::: Stored rows :::

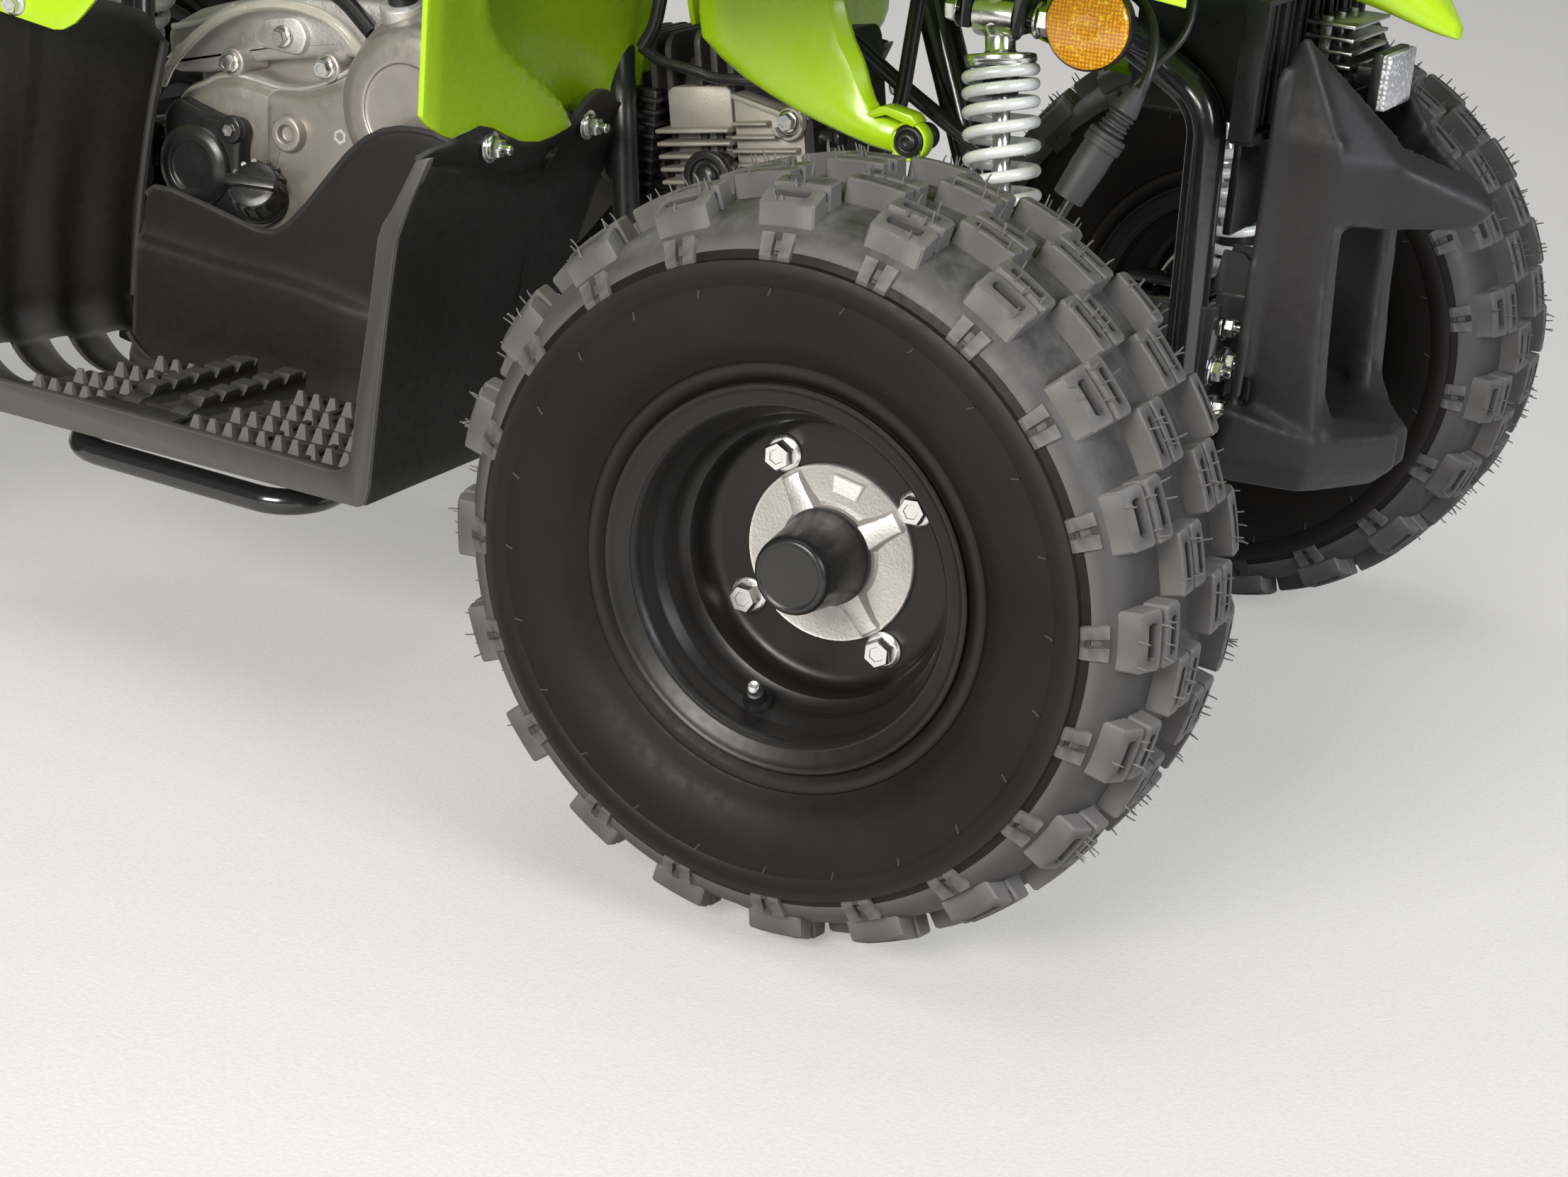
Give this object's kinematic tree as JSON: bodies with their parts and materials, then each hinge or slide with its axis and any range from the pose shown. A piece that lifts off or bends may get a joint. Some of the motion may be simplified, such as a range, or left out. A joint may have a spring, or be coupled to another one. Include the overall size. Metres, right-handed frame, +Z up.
{
  "type": "quad bike",
  "caption": "Youth quad bike with green fenders, footwells, air-cooled engine, steerable front wheels on knobbly tyres and a chain-driven rear axle.",
  "frame": {"origin": "on the ground below the middle of the vehicle", "axes": "+X forward, +Y to the rider's left, +Z up"},
  "size_m": [1.3525, 0.827, 0.8649],
  "materials": {
    "frame_steel": "satin black paint",
    "engine_alloy": "as cast",
    "black_plastic": "grained",
    "green_plastic": "gloss",
    "seat_cover": "grained vinyl",
    "rubber": "matt",
    "black_steel": "matt black paint",
    "alloy_parts": "as cast, clear coated",
    "spring_steel": "bright",
    "damper_steel": "satin",
    "tyre": "moulded",
    "wheel_black": "semi-gloss black",
    "lamp_lens": "clear",
    "amber_lens": "ribbed",
    "white_reflector": "prismatic",
    "red_lens": "gloss"
  },
  "bodies": {
    "chassis": {"frame": "frame_steel", "rear_frame": "frame_steel", "grab_bar": "frame_steel", "tow_bracket": "frame_steel", "foot_bars": "frame_steel", "engine_case": "engine_alloy", "engine_cover": "engine_alloy", "cylinder": "engine_alloy", "cylinder_head": "engine_alloy", "intake": "black_plastic", "exhaust": "black_steel", "seat": "seat_cover", "front_fender": "green_plastic", "rear_fender": "green_plastic", "side_panels": "green_plastic", "footwell_right": "black_plastic", "footwell_left": "black_plastic", "front_bumper": "black_plastic", "front_panel": "black_plastic", "headlamps": "lamp_lens", "front_reflector": "white_reflector", "side_reflectors": "amber_lens", "taillight": "red_lens", "front_arms": "frame_steel", "front_dampers": "damper_steel", "front_springs": "spring_steel", "swingarm": "frame_steel", "rear_damper": "damper_steel", "rear_spring": "spring_steel", "chain": "spring_steel", "brake_cables": "rubber"},
    "steering": {"steering_column": "frame_steel", "handlebar": "black_steel", "grips": "rubber", "levers": "alloy_parts"},
    "tie_rod_right": {"tie_rod_right": "frame_steel"},
    "tie_rod_left": {"tie_rod_left": "frame_steel"},
    "knuckle_right": {"knuckle_right": "frame_steel"},
    "knuckle_left": {"knuckle_left": "frame_steel"},
    "wheel_front_right": {"tyre_front_right": "tyre", "rim_front_right": "wheel_black", "hub_front_right": "alloy_parts", "cap_front_right": "wheel_black"},
    "wheel_front_left": {"tyre_front_left": "tyre", "rim_front_left": "wheel_black", "hub_front_left": "alloy_parts", "cap_front_left": "wheel_black"},
    "rear_axle": {"rear_axle": "frame_steel", "sprocket": "spring_steel", "brake_disc": "alloy_parts", "tyre_rear_right": "tyre", "tyre_rear_left": "tyre", "rim_rear_right": "wheel_black", "rim_rear_left": "wheel_black"}
  },
  "joints": [
    {"name": "steering", "type": "hinge", "parent": "chassis", "child": "steering", "pos_m": [0.424, 0, 0.174], "axis": [-0.3697, 0, 0.9291], "range_deg": [-34, 34]},
    {"name": "kingpin_right", "type": "hinge", "parent": "chassis", "child": "knuckle_right", "pos_m": [0.445, -0.262, 0.2], "axis": [0, 0, 1], "range_deg": [-30.6, 30.6]},
    {"name": "tie_rod_right", "type": "hinge", "parent": "steering", "child": "tie_rod_right", "pos_m": [0.35399, -0.014, 0.212], "axis": [-0.3697, 0, 0.9291], "range_deg": [-35.9, 35.9]},
    {"name": "wheel_front_right", "type": "hinge", "parent": "knuckle_right", "child": "wheel_front_right", "pos_m": [0.445, -0.331, 0.2], "axis": [0, 1, 0], "continuous": true},
    {"name": "kingpin_left", "type": "hinge", "parent": "chassis", "child": "knuckle_left", "pos_m": [0.445, 0.262, 0.2], "axis": [0, 0, 1], "range_deg": [-30.6, 30.6]},
    {"name": "tie_rod_left", "type": "hinge", "parent": "steering", "child": "tie_rod_left", "pos_m": [0.35399, 0.014, 0.212], "axis": [-0.3697, 0, 0.9291], "range_deg": [-35.9, 35.9]},
    {"name": "wheel_front_left", "type": "hinge", "parent": "knuckle_left", "child": "wheel_front_left", "pos_m": [0.445, 0.331, 0.2], "axis": [0, 1, 0], "continuous": true},
    {"name": "rear_axle", "type": "hinge", "parent": "chassis", "child": "rear_axle", "pos_m": [-0.455, 0, 0.2], "axis": [0, 1, 0], "continuous": true}
  ],
  "couplings": [
    {"joint": "kingpin_right", "follows": "steering", "ratio": 0.898},
    {"joint": "tie_rod_right", "follows": "steering", "ratio": -1.053},
    {"joint": "kingpin_left", "follows": "steering", "ratio": 0.898},
    {"joint": "tie_rod_left", "follows": "steering", "ratio": -1.053}
  ]
}
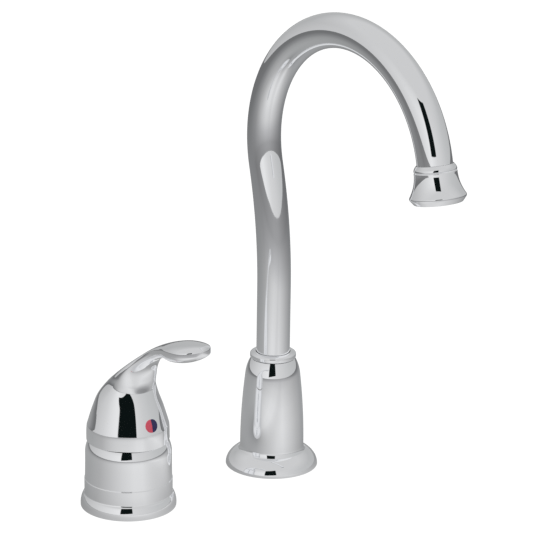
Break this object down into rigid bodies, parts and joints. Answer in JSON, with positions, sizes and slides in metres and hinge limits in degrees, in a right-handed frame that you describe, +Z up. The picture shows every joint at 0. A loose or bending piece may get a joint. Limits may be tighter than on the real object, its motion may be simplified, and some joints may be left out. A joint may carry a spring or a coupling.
{
  "type": "gooseneck bar faucet",
  "caption": "Chrome gooseneck bar tap for two deck holes: a swivelling high-arc spout with a flared outlet and, beside it, a dome valve with a single curved lever.",
  "frame": {"origin": "on the spout's upright axis, at the top of the deck that both bases stand on", "axes": "+Z up, -Y the way the spout and the lever point (to the user), +X to the user's right, away from the valve"},
  "size_m": [0.1543, 0.1741, 0.3752],
  "materials": {
    "spout_base": "polished chrome plate",
    "spout_collar": "polished chrome plate",
    "spout_post": "turned brass",
    "spout_gasket": "matt black rubber",
    "lower_glide_washer": "white nylon",
    "upper_glide_washer": "white nylon",
    "spout_rubber_washer": "matt black rubber",
    "spout_steel_washer": "plain steel",
    "spout_mounting_nut": "turned brass",
    "spout_inlet_nipple": "turned brass",
    "spout_tube": "polished chrome plate",
    "spout_hub": "turned brass",
    "hub_o_ring_lower": "matt black rubber",
    "hub_o_ring_upper": "matt black rubber",
    "outlet_bell": "polished chrome plate",
    "aerator_washer": "matt black rubber",
    "aerator_housing": "polished chrome plate",
    "aerator_flow_disc": "white nylon",
    "aerator_screen": "plain steel",
    "valve_casing": "polished chrome plate",
    "valve_body": "turned brass",
    "valve_gasket": "matt black rubber",
    "valve_shank": "turned brass",
    "valve_rubber_washer": "matt black rubber",
    "valve_steel_washer": "plain steel",
    "valve_mounting_nut": "turned brass",
    "hot_inlet_tube": "bright copper tube",
    "hot_inlet_fitting": "turned brass",
    "cold_inlet_tube": "bright copper tube",
    "cold_inlet_fitting": "turned brass",
    "outlet_tube": "bright copper tube",
    "outlet_fitting": "turned brass",
    "cartridge_sleeve": "turned brass",
    "cartridge_o_ring_lower": "matt black rubber",
    "cartridge_o_ring_upper": "matt black rubber",
    "cartridge_clip": "plain steel",
    "retainer_nut": "turned brass",
    "pivot_snap_ring": "plain steel",
    "pivot_ring": "turned brass",
    "hinge_pin": "plain steel",
    "cartridge_stem": "turned brass",
    "stem_washer": "plain steel",
    "stem_screw": "plain steel",
    "handle_yoke": "plain steel",
    "handle_casting": "polished chrome plate",
    "handle_set_screw": "plain steel",
    "indicator_button": "gloss plastic, red on the hot half and dark blue on the cold half"
  },
  "bodies": {
    "body": {"spout_base": "spout_base", "spout_collar": "spout_collar", "spout_post": "spout_post", "spout_gasket": "spout_gasket", "lower_glide_washer": "lower_glide_washer", "upper_glide_washer": "upper_glide_washer", "spout_rubber_washer": "spout_rubber_washer", "spout_steel_washer": "spout_steel_washer", "spout_mounting_nut": "spout_mounting_nut", "spout_inlet_nipple": "spout_inlet_nipple", "valve_casing": "valve_casing", "valve_body": "valve_body", "valve_gasket": "valve_gasket", "valve_shank": "valve_shank", "valve_rubber_washer": "valve_rubber_washer", "valve_steel_washer": "valve_steel_washer", "valve_mounting_nut": "valve_mounting_nut", "hot_inlet_tube": "hot_inlet_tube", "hot_inlet_fitting": "hot_inlet_fitting", "cold_inlet_tube": "cold_inlet_tube", "cold_inlet_fitting": "cold_inlet_fitting", "outlet_tube": "outlet_tube", "outlet_fitting": "outlet_fitting", "cartridge_sleeve": "cartridge_sleeve", "cartridge_o_ring_lower": "cartridge_o_ring_lower", "cartridge_o_ring_upper": "cartridge_o_ring_upper", "cartridge_clip": "cartridge_clip", "retainer_nut": "retainer_nut", "pivot_snap_ring": "pivot_snap_ring"},
    "spout": {"spout_tube": "spout_tube", "spout_hub": "spout_hub", "hub_o_ring_lower": "hub_o_ring_lower", "hub_o_ring_upper": "hub_o_ring_upper", "outlet_bell": "outlet_bell", "aerator_washer": "aerator_washer", "aerator_housing": "aerator_housing", "aerator_flow_disc": "aerator_flow_disc", "aerator_screen": "aerator_screen"},
    "turn": {"pivot_ring": "pivot_ring", "hinge_pin": "hinge_pin"},
    "handle": {"handle_yoke": "handle_yoke", "handle_casting": "handle_casting", "handle_set_screw": "handle_set_screw", "indicator_button": "indicator_button"},
    "stem": {"cartridge_stem": "cartridge_stem", "stem_washer": "stem_washer", "stem_screw": "stem_screw"}
  },
  "joints": [
    {"name": "spout_swivel", "type": "hinge", "parent": "body", "child": "spout", "pos_m": [0, 0, 0.05], "axis": [0, 0, 1], "continuous": true},
    {"name": "handle_turn", "type": "hinge", "parent": "body", "child": "turn", "pos_m": [-0.1016, 0, 0.038], "axis": [0, 0, 1], "range_deg": [-50, 50]},
    {"name": "handle_lift", "type": "hinge", "parent": "turn", "child": "handle", "pos_m": [-0.1016, 0.0172, 0.041], "axis": [-1, 0, 0], "range_deg": [0, 16]},
    {"name": "stem_slide", "type": "slide", "parent": "turn", "child": "stem", "axis": [0, 0, 1], "range_m": [0, 0.0046]}
  ],
  "couplings": [
    {"joint": "stem_slide", "follows": "handle_lift", "m_per_rad": 0.0163}
  ]
}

:::

Problem: Report each line in the preceding entries that holds the string "from".

The reply:
Give this object's kinematic tree as JSON: bodies with their parts and materials, then each hinge or slide with its axis and any range from the pose shown. A piece that lifts off or bends may get a joint. Some of the motion may be simplified, such as a range, or left out. A joint may have a spring, or be coupled to another one. Include the overall size. Metres, right-handed frame, +Z up.
  "frame": {"origin": "on the spout's upright axis, at the top of the deck that both bases stand on", "axes": "+Z up, -Y the way the spout and the lever point (to the user), +X to the user's right, away from the valve"},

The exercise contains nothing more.